The writer is a professor of education and history at New York University.

To the Editor:

Ross Douthat suggests that we should make federal funds for sex education available to localities without strings attached. He writes, "Don't try to encourage Berkeley values in Alabama, or vice versa."

Unfortunately, when the high teenage pregnancy rate in Alabama and other abstinence-only-sex-ed regions costs the taxpayers in Berkeley and other comprehensive-sex-ed regions significant amounts of money in terms of welfare and health care costs for the teenage mother and her (likely) fatherless baby, the strings do in fact need to be attached.

Navin Pokala
New York, Feb. 1, 2010

To the Editor:

Ross Douthat's citing of Roe v. Wade as dealing with a mere culture-war issue dismisses federally guaranteed individual rights.

Would he also make free speech and religious practice subject to the whims of 50 separate state legislatures?

Abstinence-only sex education is a misnomer foisted upon the nation by religious ideologues who couldn't care less about the nation's outrageous teenage pregnancy rates, which are higher than comparable nations' rates. Abstinence-only is the antithesis of sex education; it deprives its victims of sex education, substituting futile anti-sex exhortation.

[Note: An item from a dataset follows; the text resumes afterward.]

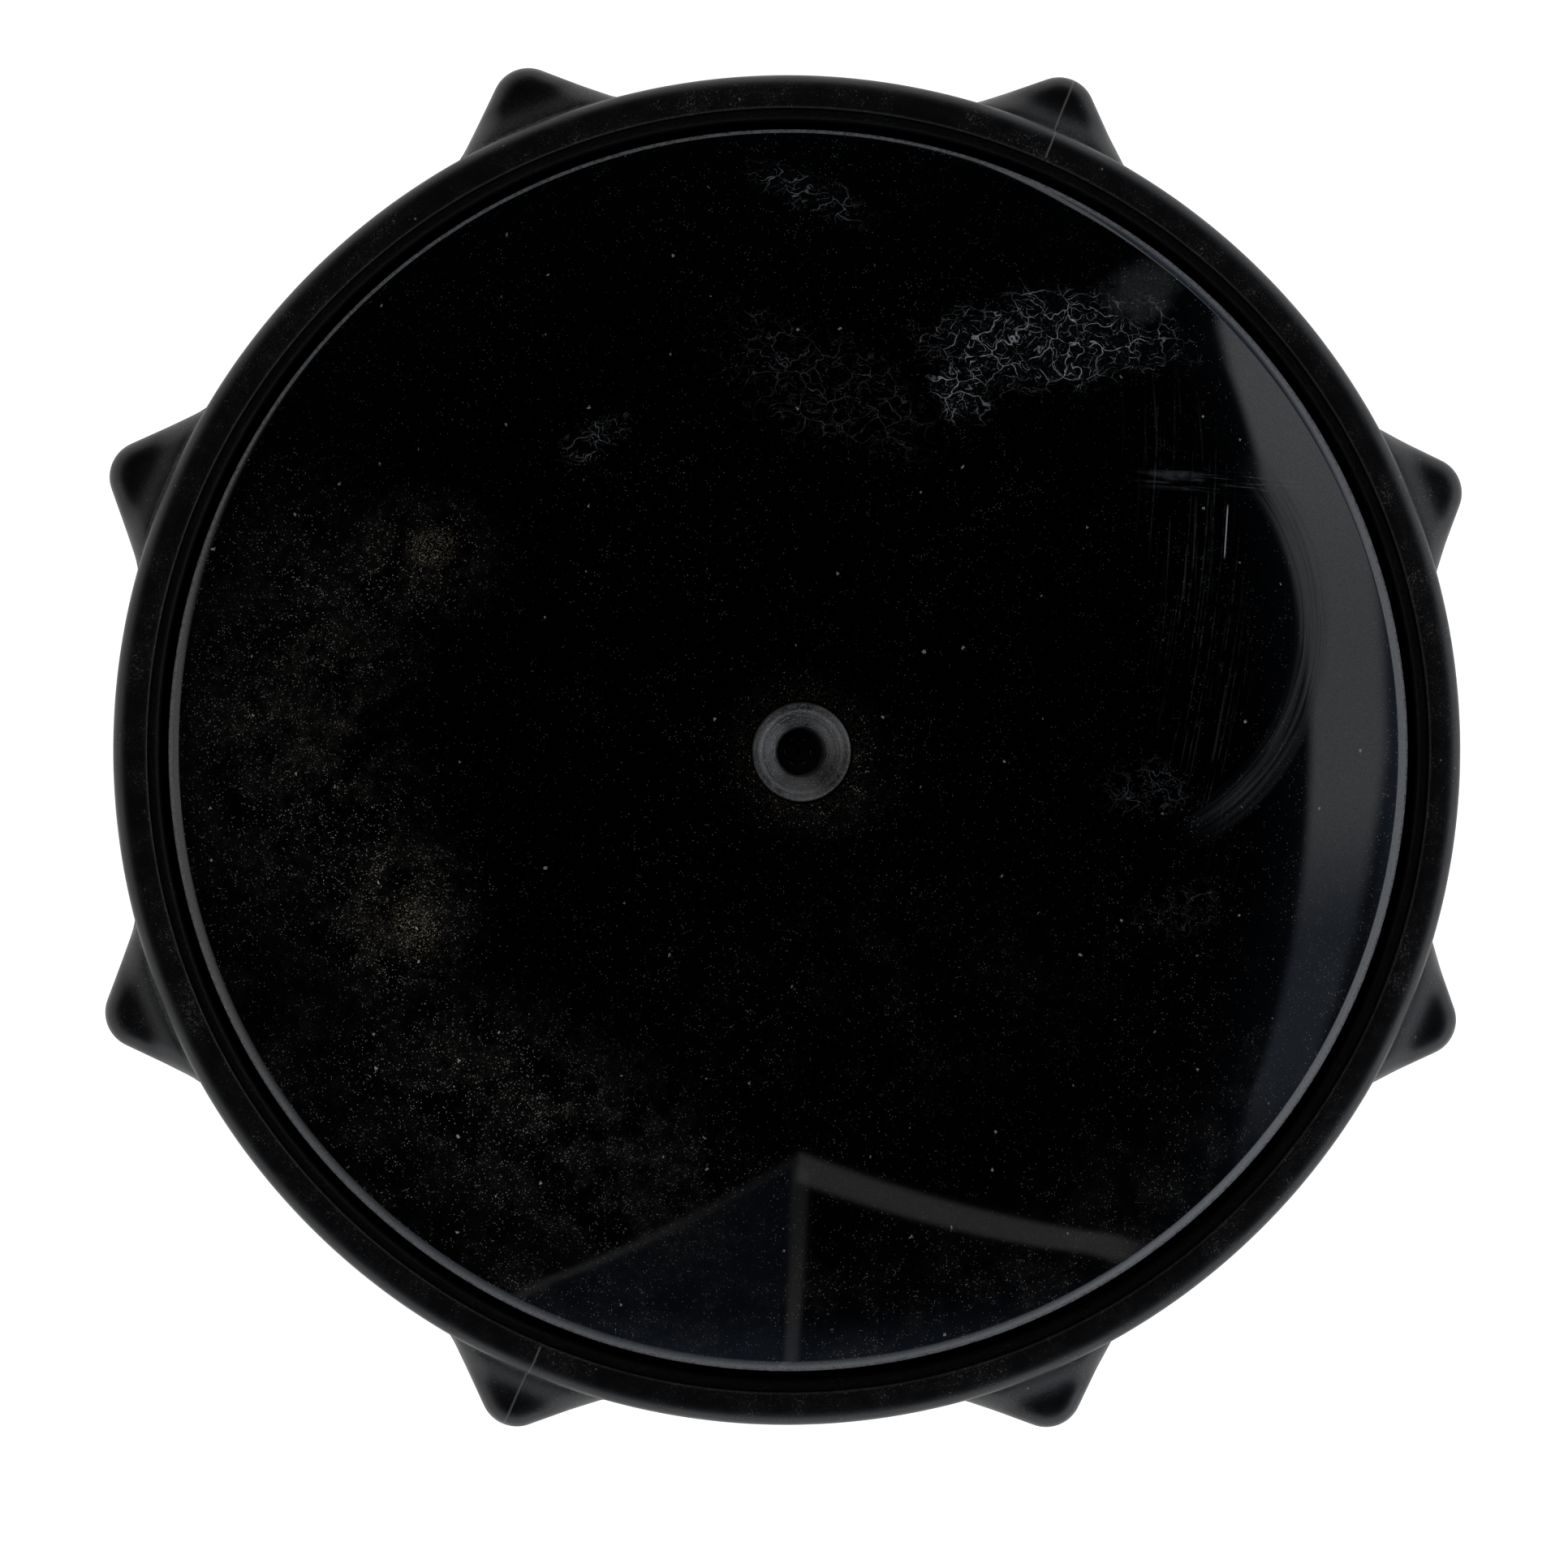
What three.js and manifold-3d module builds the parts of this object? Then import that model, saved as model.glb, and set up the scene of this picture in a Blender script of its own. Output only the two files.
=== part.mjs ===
// A 13-inch rotary surface cleaner for a pressure washer, in millimetres, +Z up.
// The origin is on the floor, at the centre of the circle that the cleaner stands on.
// A glossy domed deck sits in a rubber bumper boot with eight lugs. Water enters at the countersunk
// port in the middle of the deck, runs down through a swivel with a pair of ball bearings, and
// leaves by two tilted nozzles that spin the spray bar inside a ring of bristles.

import * as THREE from "three";
import { mergeVertices } from "three/addons/utils/BufferGeometryUtils.js";
import Module from "manifold-3d";

const wasm = await Module();
wasm.setup();

// ---------------------------------------------------------------- driving dimensions

const TURN = 2 * Math.PI;
const GAP = 0.3; // clearance between touching pieces

const BOOT_R = 165.7; // over the boot's rounded lip
const BOOT_TOP = 72; // height of the lip above the floor
const BOOT_LIP_R = 157.4; // inner edge of the lip
const BOOT_FOOT = 4; // gap under the boot wall, between the lugs
const LUGS = 8;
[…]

Its failure was anecdotally demonstrated by the ludicrous example of Sarah Palin's daughter and statistically by the higher pregnancy rates in the Bible Belt states most dedicated to this folly.

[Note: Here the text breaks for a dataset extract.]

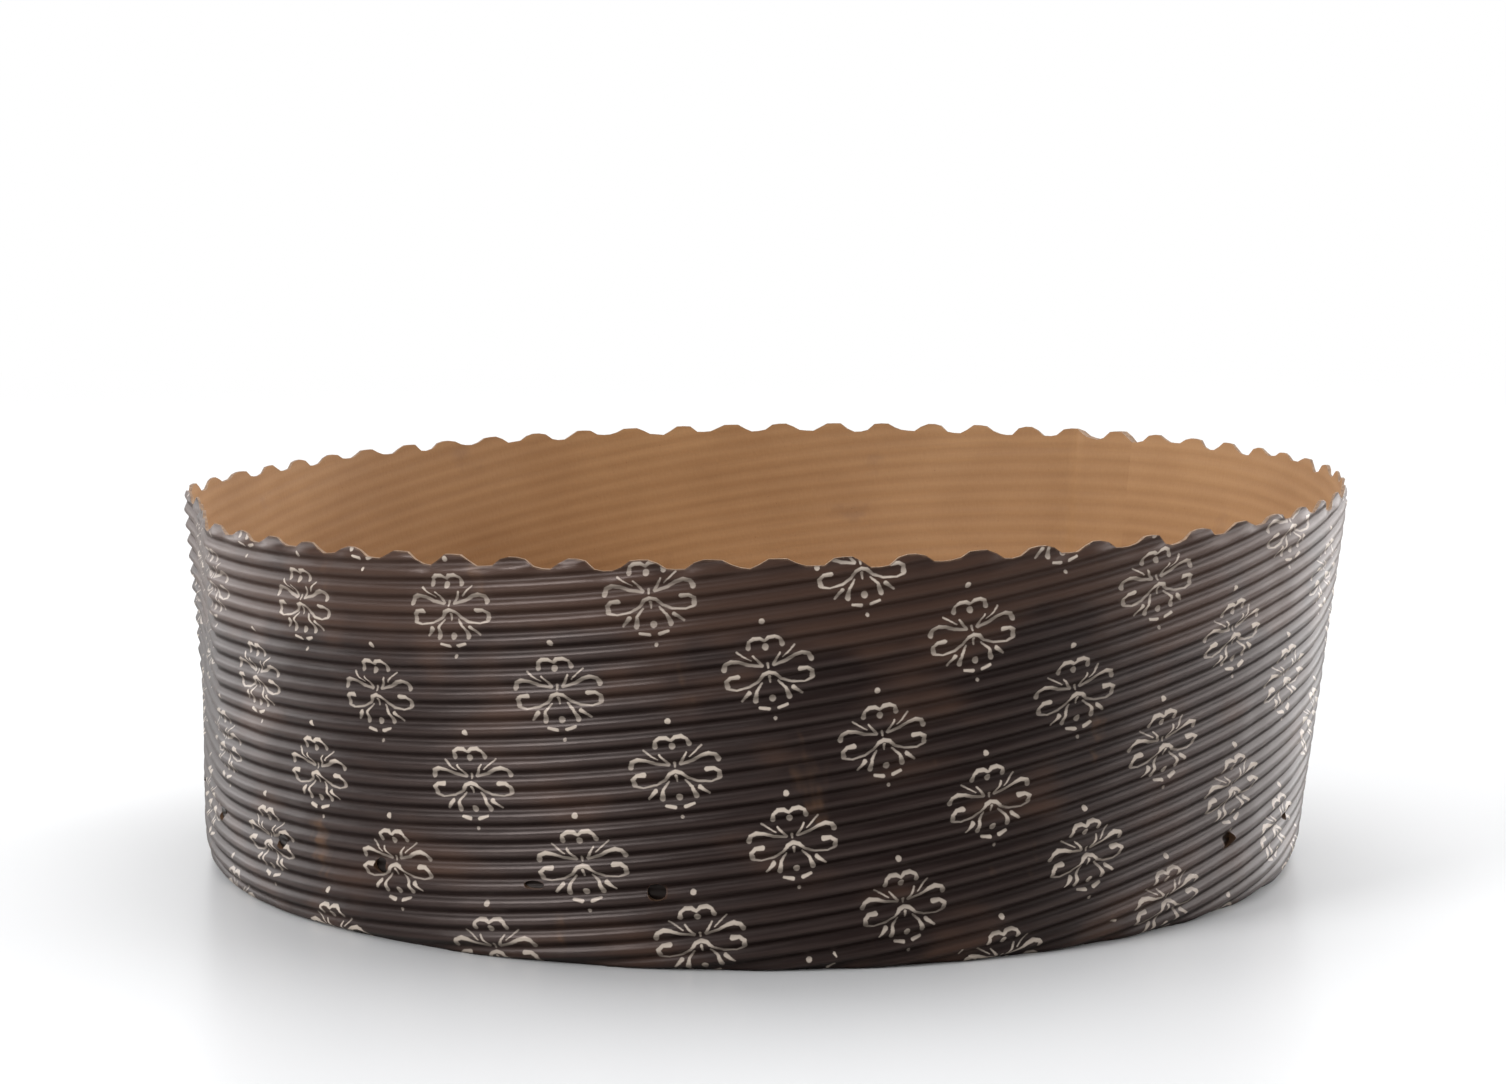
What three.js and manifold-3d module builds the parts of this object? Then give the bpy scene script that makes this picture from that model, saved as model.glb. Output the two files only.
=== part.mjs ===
// A low round baking mold of corrugated paper.
//
// It is made of two pieces of single-faced board. The wall is one strip: its smooth liner
// faces inwards, its flutes face outwards, its ends are lapped and glued at the back, its
// top edge is cut in scallops, and its lower margin is slit into tabs that are folded in
// under the base. The base is a separate disc that lies on those tabs.
//
// Millimetres, +Z up. The origin is the centre of the underside. Angles are in degrees from
// the front (-Y), and grow towards the right (+X).

import * as THREE from 'three';
import { mergeVertices } from 'three/addons/utils/BufferGeometryUtils.js';
import Module from 'manifold-3d';

// The wall's own sizes, over the flute crests.
const WALL_HEIGHT = 70;
const RIM_RADIUS = 110.5;
const FOOT_RADIUS = 104;
// The rim has warped: it stands this much higher at the right, and as much lower at the left.
const RIM_WARP = 2;

// The single-faced board.
const LINER_THICKNESS = 0.5;
const FLUTE_DEPTH = 0.8;
const FLUTE_PITCH = 3;
// The strip was cut and bent so that the flutes lean against the floor by this angle at most.
const FLUTE_SLANT = 10;
// Where the flutes run level, at their lowest.
const FLUTES_LEVEL_AT = -56;

// The cut top edge.
const SCALLOP_PITCH = 11.2;
const SCALLOP_DEPTH = 2;

// The rounded fold at the foot, and the margin of tabs under the base.
const FOLD_HEIGHT = 6;
const FOLD_INSET = 2.5;
const MARGIN_WIDTH = 9;
const TAB_WIDTH = 17;
const TAB_SLIT = 1.2;

// The row of punched vents. The last few of the row, in front, were never pushed open.
const VENT_DIAMETER = 2.8;
const VENT_HEIGHT = 13.8;
const VENT_STEP = 15;
const FIRST_VENT_AT = 53;
const CLOSED_VENTS = 3;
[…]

Its proponents are evidently above worrying about this birth of children doomed to economic and other forms of deprivation guaranteed by birth to uneducated, unwed teenage mothers.

C. W. Griffin
Phoenix, Feb. 1, 2010

To the Editor:

Ross Douthat's column didn't mention that comprehensive sexuality education (which would of course cover abstinence) is really not all that common in our schools. Western Europe has lower teenage pregnancy and abortion rates because of comprehensive sexuality education.

As for Mr. Douthat's attack on Roe v. Wade, why shouldn't the privacy rights and freedom of conscience of women be uniform throughout the United States?

Edd Doerr
Silver Spring, Md., Feb. 1, 2010

The writer is president of Americans for Religious Liberty.

To the Editor:

The language used within this debate is imperative. "Abstinence-based" education, as Ross Douthat uses it, actually refers to "abstinence only until marriage" programs, which teach, among other things, that sexual activity outside of the context of marriage is likely to have harmful psychological and physical effects.

Comprehensive sexuality education does teach abstinence, but it is informed by research and health behavior theories, which indicate that contraception, safer sex and other topics must also be addressed.

Mr. Douthat is mistaken that "courses that social conservatives champion produce unimpressive results — but so do the contraceptive-oriented programs." Actually, extensive research conducted by Douglas Kirby shows that comprehensive approaches help young people delay sexual intercourse and practice safer sex once they do have sex.

Comprehensive sexuality education is invaluable to young people, and must teach more than just abstinence.

Elizabeth Schroeder
New Brunswick, N.J., Feb. 1, 2010

The writer is executive director of Answer, a national sexuality education organization housed at Rutgers University.